De waterkwaliteitsbeheerders beschikken ingevolge de Wet verontreiniging oppervlaktewateren over drie wettelijke instrumenten voor de uitvoering van hun taak, nl. vergunningen voor lozingen, heffingen en subsidies. Voor iedere lozing op oppervlaktewater is een vergunning van de kwaliteitsbeheerder vereist. In deze vergunning kunnen eisen ten aanzien van b.v. maximum concentratieniveaus worden gesteld. Heffingen dienen ter bekostiging van de maatregelen tot het tegengaan en het voorkomen van verontreiniging en worden opgelegd aan de vervuiler. Subsidies kunnen worden verstrekt als bijdrage in de kosten van zuiveringstechnische maatregelen. Toepassing van het vergunningen- en heffingensysteem wordt wel ‘passief waterkwaliteitsbeheer genoemd.
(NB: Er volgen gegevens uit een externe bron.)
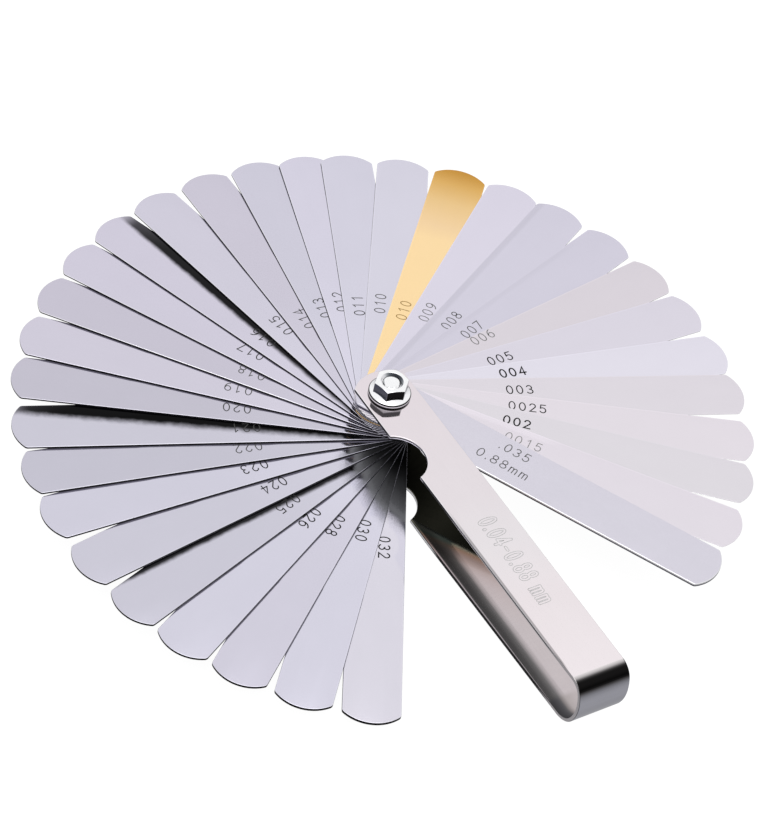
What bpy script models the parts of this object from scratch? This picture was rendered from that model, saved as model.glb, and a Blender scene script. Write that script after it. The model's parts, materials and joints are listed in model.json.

Daarnaast is ‘actief’ waterkwaliteitsbeheer: het bouwen en beheren van rioolwaterzuiveringsinstallaties . Ingevolge een recente wijziging van de Wet verontreiniging oppervlaktewateren (1.1.1983) moeten Waterkwaliteitsplannen worden opgesteld. In deze plannen, waarvan de opzet bij wet geregeld is, moeten alle aspecten die bij het beheer een rol spelen aan de orde komen. Dit betekent dat o.a. de functies en gebruiksdoeleinden van het oppervlaktewater formeel vastgelegd moeten worden. Voorts moeten de te nemen maatregelen en de financiële consequenties van het plan worden aangegeven. Litt. Ministerie van Verkeer en Waterstaat, Indicatief Meerjaren Programma Water 1980-84 (1981).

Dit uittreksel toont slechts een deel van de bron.